Короче говоря, семейные тайны, подозрения о родовом проклятии мне надоели. Я попросил известных генетиков – Елену Владимировну Вагановскую и ее сына Олега Павловича – исследовать ДНК Ольшанских и носителей многочисленных модификаций этой фамилии. Обратился к однофамильцам, возможным потомкам рода Довспрунгов – Гедройцам, Домонтовичам, Ямонтам, Матушевичам, Радзивиллам, Осыкам, Петкевичам, Свирским и другим – с просьбой поучаствовать в исследовании, причем бесплатном, поскольку у Вагановских имелся для таких акций грант. Хромосома-де покажет, кто из князи, а кто из грязи. Для себя решил: если изюмские Ольшанские из вторых, то я с удовлетворением напишу об истории ДНК-исследования, а если из первых, что очень маловероятно, то – с чувством вины за пращуров.

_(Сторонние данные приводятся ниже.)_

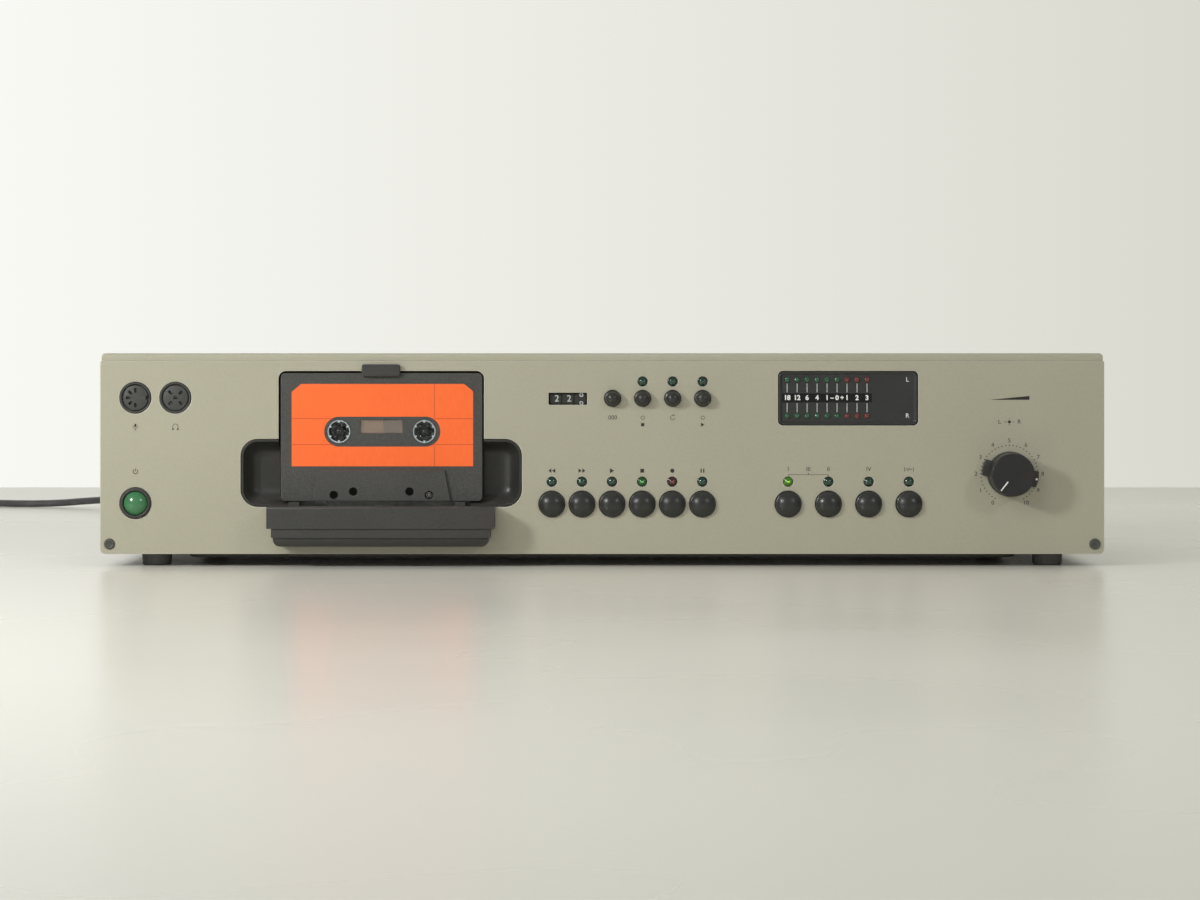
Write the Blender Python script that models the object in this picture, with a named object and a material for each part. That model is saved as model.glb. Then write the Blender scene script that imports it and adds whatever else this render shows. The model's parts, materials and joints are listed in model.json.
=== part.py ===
# Hi-fi cassette deck with an open cassette well, in metres, +Z up, front towards -Y.
# Depths count backwards from the front panel's face, heights from the table.
import math

import bmesh
import bpy
from mathutils import Vector

for thing in list(bpy.data.objects):
    bpy.data.objects.remove(thing, do_unlink=True)

# Clearances and cutting overruns
GAP = 0.0003
RUNNING_GAP = 0.0003
OVERRUN = 0.0020
TURN = 2 * math.pi

# Facet counts
FINE_SIDES = 20
ROUND_SIDES = 14
SMALL_SIDES = 12
LITTLE_SIDES = 10
TINY_SIDES = 8
LEAST_SIDES = 6
CORNER_STEPS = 3

# Case
CASE_WIDTH = 0.5000
CASE_DEPTH = 0.2850
CASE_HEIGHT = 0.1062
PANEL_THICKNESS = 0.0020
PANEL_BOTTOM = 0.0062
COVER_LIP = 0.0037
PANEL_CORNER = 0.0025
COVER_SHEET = 0.0010
COVER_INSET = 0.00075
COVER_EDGE = 0.0025
COVER_BOTTOM = 0.0085
COVER_BACK_FLANGE = 0.0120
BACK_THICKNESS = 0.0012
BACK_CORNER = 0.0012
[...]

Предварительные результаты исследования ДНК немало меня озадачили. По мужской Y-хромосоме я принадлежу к так называемому модальному атлантическому гаплотипу Rib, то есть мой далекий предок жил на узкой прибрежной полосе вдоль Атлантического океана. Каково это было узнать мне, называвшему себя русичем, считавшего себя русским человеком по культуре, духу и сознанию, русским писателем?! Да, знание – многая печали… В России, как считают генетики, таких «западных европейцев», как я, около пяти процентов. Они вряд ли догадываются об этом. Но поскольку я начал ковыряться в своих корнях, то придется заказывать обстоятельные генетические исследования.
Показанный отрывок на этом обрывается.